喧嘩をしてやっと友達に戻れた部分もあったのかなと
――物語の後半になると、“KANAEシステム”など24区の謎がどんどん明らかになっていきました。後半で印象だったのは、どういったところでしょうか?
石川:僕は、第11話の3人の殴り合いですね。
榎木:あれは台本を読んだ時に、どうやろうかなと。
内田:難しかったよね。
石川:最初に殴りかかったのはコウキなんですけど、殴りかかるきっかけの発声が「あああああ!!」だったんですよ。そんなコウキ見たことないと思って。だからと言って、その後のセリフが感情的かと言われるとそうではなかったので、どういう感情で「あああああ!!」って言いながら殴っているんだろうと自分なりに整理するのが難しかったです。ここはかなり榎木さんと雄馬くんに相談した記憶があって、印象に残っていますね。

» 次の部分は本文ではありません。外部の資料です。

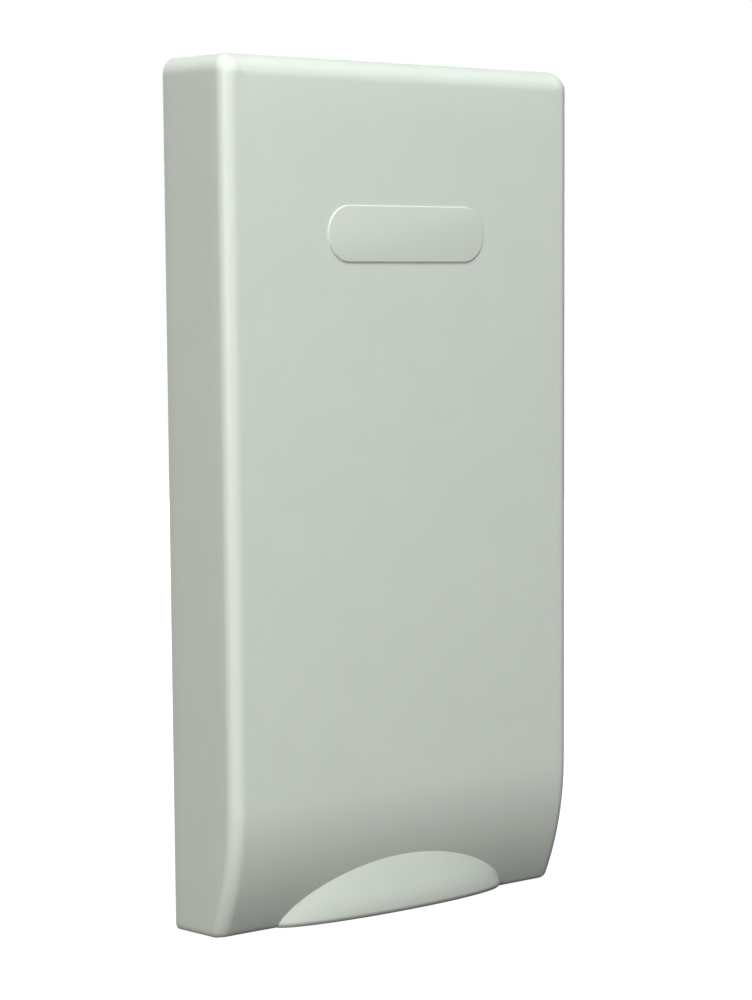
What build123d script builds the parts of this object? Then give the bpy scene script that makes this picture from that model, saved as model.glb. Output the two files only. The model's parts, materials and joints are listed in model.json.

榎木:相談というか勝手に口出ししました(笑)。「こうなんじゃない?」って。
石川:「わっかんねーんだよな」ってずっと言っていたら、「こうなんじゃない?」って。雄馬くんは、あはははは! って笑っていて(笑)。
内田:いやいやいや(笑)。
榎木:みんな理屈じゃないからね。3人とも何かのワードをトリガーにして、各々の中の心象風景がいきなりガッと変わるんです。台本を読んだだけではどういうことかわからなかったのですが、実際にアフレコをやることで意図がわかったというか、3人揃って収録できたことでシーンが立ったと感じました。
内田:ある意味、このシーンはランとコウキとシュウタがシンクロする感覚もありました。普段の彼ららしくはないけど、引っ張られて感情が出てきたというか。昔の友達同士の喧嘩って、「あああっ!」って言ってきたら「あああっ!」って言い返すじゃないですか。
石川:猿じゃん(笑)。
内田:(笑)。そんな感じでどんどんヒートアップしていくみたいな。このシーンはどうしても一緒に録るのが難しかったので、テストは一緒にやって、本番は1人ずつ録ったんです。テストで一緒にやった時に、喧嘩をしてやっと友達に戻れた部分もあったのかなと感じたのを覚えています。
――そして最終話となる第12話では、3人が共通の結論を出すわけです。その結論も含め、第12話の感想をお聞かせください。
内田:やっぱり人間は話し合った方がいいんだよ(笑)。
榎木:そうだね。自分たちで責任を持って選択をするのはすごく怖いですけど、そうしなきゃいけないんだろうなって感じます。例えば、政治とかもそうじゃないですか。勝手にやってくれるでしょ、と思ってしまう部分もありますけど、そうじゃなくて。自分たちで選んで掴みに行かないとダメなんだと感じました。
内田:身近でできる自分の選択はそうだよね。選択肢がいっぱいあるからこそ、考えることが大事なんだなって思います。
石川:僕が第12話を見て思ったのは、(提示されていたのは)ディストピアにするかユートピアにするかの2択だったところに、第3の選択肢が生まれた。というより、そこに気づいていなかったのを、シュウタがいたことによって気づけたのかなと。
――性格的なこともあるかもしれませんが、シュウタは一貫して第3の選択肢を探ろう、そのためにあがこう、AとBのどっちも助けたい、といった感じでしたからね。
石川:1人だけずっと論点が違っていて。でも、論点が違うと思われていたシュウタの論点が実は正しかったよね、という話だったのかなと思いました。